Do not assume that the privacy afforded by a land trust is absolute. It is certainly potent and effective in most cases. In can help prevent lawsuits. That is, if a contingent fee attorney is looking for a deep-pocket to sue, holding real estate in land trusts may make you look poorer than you really are. However, mounting criminal and civil complaints can compel a court to order the full disclosure of a land trust’s ownership.

Conclusion

A land trust is a type of revocable grantor trust designed as a title-holding instrument. The beneficiary is the power behind a land trust. A trustee’s duties and responsibilities are limited to and strictly defined by the terms of the trust agreement. A land trust offers many advantages. Privacy of ownership and the possible avoidance of a probate are its two main advantages. In addition, a land trust can help protect against judgements and liens, prevent land partition, facilitate estate planning, and ease real estate title transfer.

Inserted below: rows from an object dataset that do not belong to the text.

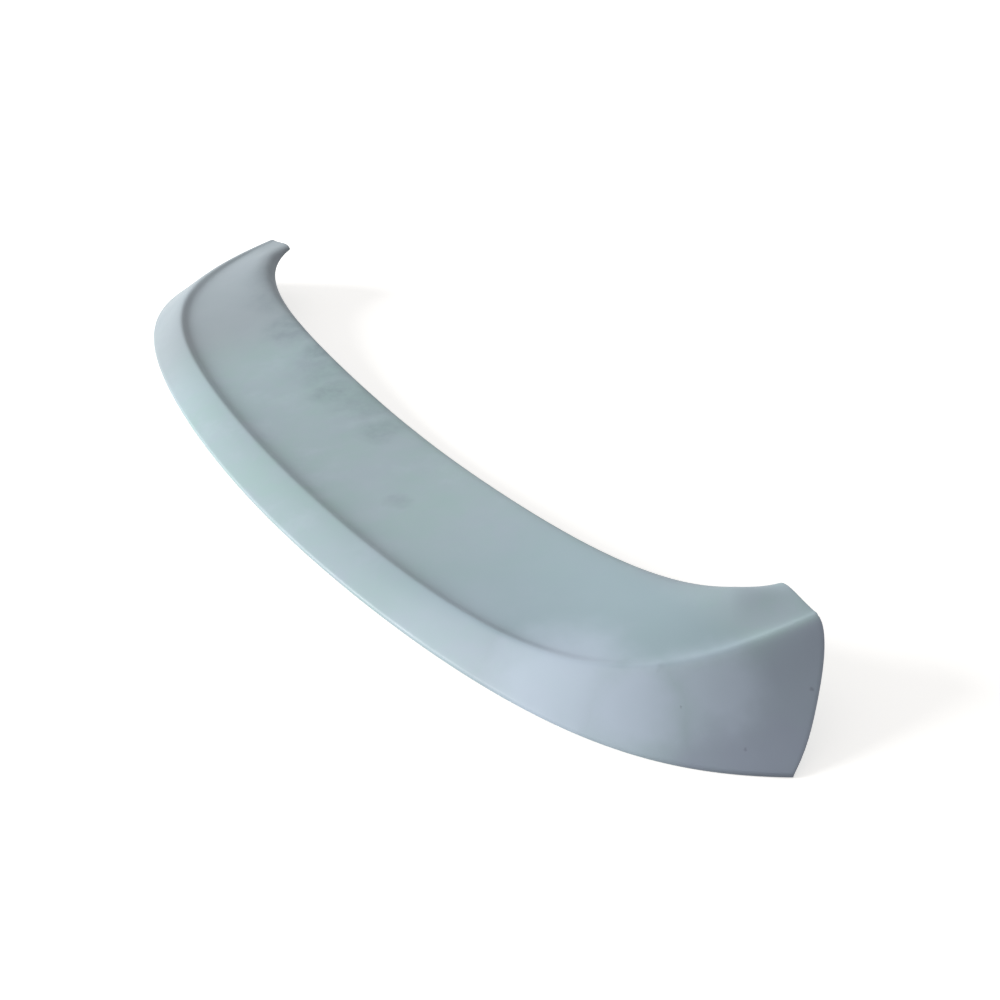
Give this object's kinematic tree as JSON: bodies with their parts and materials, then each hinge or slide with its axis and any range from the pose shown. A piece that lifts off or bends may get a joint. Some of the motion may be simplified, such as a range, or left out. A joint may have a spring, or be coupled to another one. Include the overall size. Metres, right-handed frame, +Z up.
{
  "type": "rear spoiler",
  "caption": "Crescent-shaped rear spoiler for a boot lid: a thin moulded shell with a hollow deck, a raised lip, deep wrap-round ends, and a bonding flange and screw bosses underneath.",
  "frame": {"origin": "on the middle plane, in the middle of the width of the bonding flange's underside, which is the surface it lies on", "axes": "+X across the car to its right side, +Y to the front of the car, +Z up"},
  "size_m": [1.2362, 0.281, 0.0778],
  "materials": {
    "shell": "blue-grey primer, matt to satin"
  },
  "bodies": {
    "root": {"spoiler": "shell"}
  },
  "joints": []
}
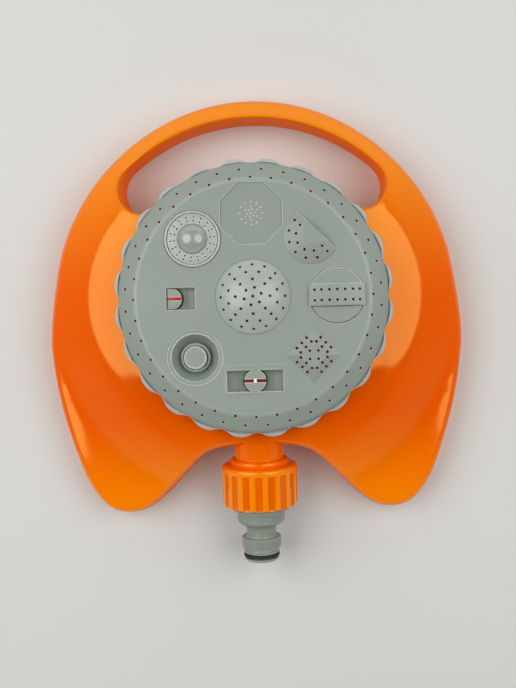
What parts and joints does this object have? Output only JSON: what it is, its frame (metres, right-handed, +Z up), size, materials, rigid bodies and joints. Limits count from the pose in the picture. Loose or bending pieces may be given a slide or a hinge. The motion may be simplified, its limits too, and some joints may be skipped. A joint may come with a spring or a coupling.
{
  "type": "lawn sprinkler",
  "caption": "Lawn sprinkler on a horseshoe-shaped base with a carrying handle, a turning dial of spray patterns and a swivel hose coupling.",
  "frame": {"origin": "middle of the sprinkler's box, on the ground under it", "axes": "+Z up out of the dial's face, +Y from the hose coupling towards the carrying handle, +X to the right seen from above with the handle on top"},
  "size_m": [0.1852, 0.2049, 0.0584],
  "materials": {
    "orange_plastic": "polished injection moulding, orange",
    "grey_plastic": "satin injection moulding, cool grey",
    "red_plastic": "moulded, dark red",
    "dark_plastic": "moulded, dark grey",
    "black_rubber": "moulded rubber",
    "steel": "zinc-plated steel"
  },
  "bodies": {
    "base": {"base_shell": "orange_plastic", "port_seal": "black_rubber", "hub_washer": "steel", "hub_screw": "steel", "retaining_ring": "dark_plastic"},
    "dial": {"dial_body": "grey_plastic", "chamber_plate": "red_plastic", "dial_cover": "grey_plastic", "centre_rose": "grey_plastic", "mist_plate": "grey_plastic", "half_moon_rose": "grey_plastic", "bar_rose": "grey_plastic", "diamond_rose": "grey_plastic", "ring_rose": "grey_plastic", "ring_button": "grey_plastic", "double_fan_pan": "grey_plastic", "single_fan_nozzle": "grey_plastic", "jet_sleeve": "grey_plastic", "jet_nozzle": "grey_plastic"},
    "coupling": {"swivel_nut": "orange_plastic", "inlet_washer": "black_rubber", "inlet_filter": "dark_plastic", "hose_nipple": "grey_plastic", "nipple_o_ring": "black_rubber"}
  },
  "joints": [
    {"name": "dial_turn", "type": "hinge", "parent": "base", "child": "dial", "pos_m": [0, 0.0125, 0.044], "axis": [0, 0, 1], "continuous": true},
    {"name": "coupling_swivel", "type": "hinge", "parent": "base", "child": "coupling", "pos_m": [0, -0.06819, 0.01954], "axis": [0, -0.9962, -0.0872], "continuous": true}
  ]
}
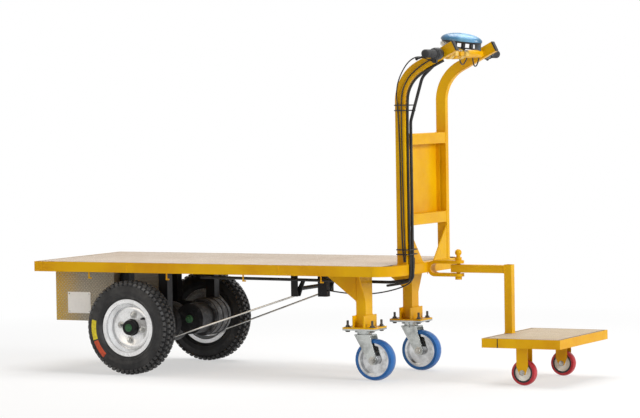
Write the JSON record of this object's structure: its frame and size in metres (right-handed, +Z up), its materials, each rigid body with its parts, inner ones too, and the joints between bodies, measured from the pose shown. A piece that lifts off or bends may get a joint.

A land trust’s main limitation is that few professionals in the field are aware of its true potential. You may need to look far and wide to find a professional with extensive land trust experience to help you establish one. If your main goal is asset protection, you will need to take additional steps to shore up a land trust’s weak asset protection quality. Although you can enjoy anonymity by using a land trust, this protection is not absolute. Know that with compelling reasons, a court order can force the full disclosure of your involvement.

In the final analysis, the question you should ask yourself is not why you should hold a property under a land trust. With its many advantages and easy ways to get around its drawbacks, the real question is why you should ever purchase property without using a land trust.